Trufelman’s podcasts burst at the seams with fascinating characters and facts that deserve to be mainstream knowledge. There have been standalone episodes on plaid, and its journey from Scotland to India, Kenya and US slave plantations; paisley; and the colonial roots of Hawaiian shirts. In an episode on suits she links the flamboyant dress of Charles I to the growth of liberalism, and points to Beau Brummell as “arguably the most important single figure in fashion”. The flamboyant Regency dandy may also be in part to blame for skinny jeans – he chose trousers so tight that he needed an assistant to help him put them on.

Articles of Interest is not just a riposte to wrong-headed snobbery about fashion. It’s also the perfect antidote to the clickbait micro-trends that characterise much of the fashion industry and the media that cover it. I ask Trufelman why (aside from the obvious: patriarchy) it is so often necessary to reiterate that fashion doesn’t just mean what Kim Kardashian is wearing, but also why Kim Kardashian’s fashion choices have plenty to tell us.

Avery Trufelman wearing camouflage
‘It’s so rich and complicated’ … Avery Trufelman in camouflage. Photograph: Tif Ng

“Everything has trends and styles, but the thing about fashions in clothing is that they’re so external,” she says. They are an expression of your lived experience at that moment; and for some people, that feels like facing their own mortality. “Everybody wants to pretend that they’re not going to die: they’re going to live for ever, their tastes are eternal and they are not living in time. Fashion is an expression of your temporality, an acknowledgment that this too shall pass.”

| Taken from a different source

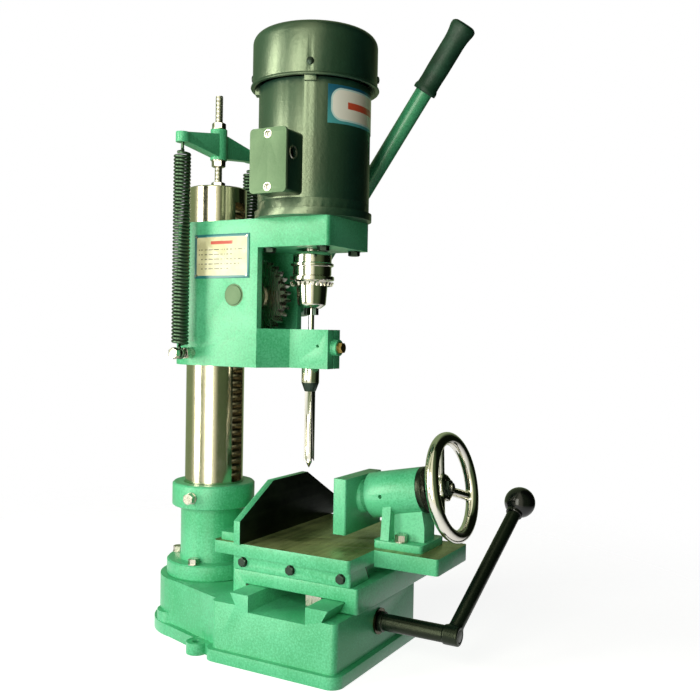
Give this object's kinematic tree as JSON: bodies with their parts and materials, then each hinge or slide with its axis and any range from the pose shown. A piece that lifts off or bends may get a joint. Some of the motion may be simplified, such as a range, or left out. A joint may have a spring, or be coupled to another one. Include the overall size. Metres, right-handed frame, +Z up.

Given her deep understanding of fashion, and wealth of knowledge about even the most seemingly innocuous garment, does she ever get bogged down getting dressed? (Today she’s wearing a beautiful hand-pleated top by the Paris-based designer Julia Heuer.) “It just makes me love everything,” she says. Camo, for example: “It’s just so rich and so complicated. It’s so interesting. Which is probably bad. But I spend so much time with all these things, in the end I’m like: ‘Wow.’” It’s a brilliantly joyful direction to take.